Congratulations on your move. I know that it is a time for chaos and uncertainty, but also a time to reflect on where you are going and where you've been! And yes, I think you've got it just right – finding a way to let go is so important for moving forward.

These days, we often require our trainees to publish before they can leave, something that not only helps us (the mentors) but also provides some confidence that the career path is well underway. But we also know that publishing can take an awfully long time. Indeed, I've often said that the job of the reviewers and editors is to convert our lovely paper, of which we are so proud, into what we now refer to as “that frickin’ paper” (fill in your own choice expletive). Meanwhile, as the Bard has noted, “Time…time…time”.

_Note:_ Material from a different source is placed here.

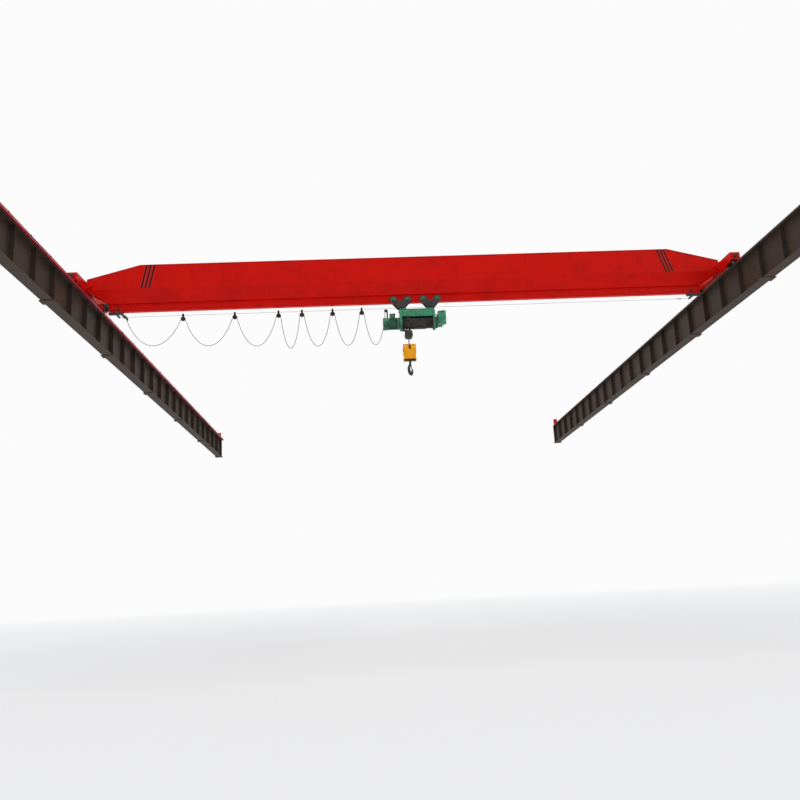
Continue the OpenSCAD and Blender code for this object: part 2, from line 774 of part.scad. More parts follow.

And then there is the move, and all the horrors that moving entails. Not only packing, traveling, unpacking, not unpacking (I still have many unopened boxes from my last move six years ago – I guess they're all set if I move again), but also the uncertainty. How will things go? Will I like it here? Did I make the right choice? It can be daunting.

Most of all, on the theme of ‘letting go’, is this: in your last place, everyone knew you. Even successful scientists who you look up to would greet you in the hallway, value your insights, value your work (!), and generally come to value YOU. Newbies looked up to you, and you were important to the efforts in your home lab, in your department, and in your institution. Often we mistake this for independence, and we try to hang on. This doesn't stop with graduate school – it happens at every level of our careers.

But, as we've discussed before, we're vagrants. Travelers. Many of us move a lot. Some of us have personal reasons that keep us close to a place, and if we do that, we risk giving up opportunities and yes, the possibility that we can have our own labs. Some of us don't mind that, but many of us keep our goals ahead of anything else. If you can do that, you have the best chance of success. Me? My home is my research, wherever that takes me. It may not be much, but hey, it's home.

Let's have a long-distance martini together tonight. As Buckaroo Banzai memorably said, “Wherever you go, there you are!”.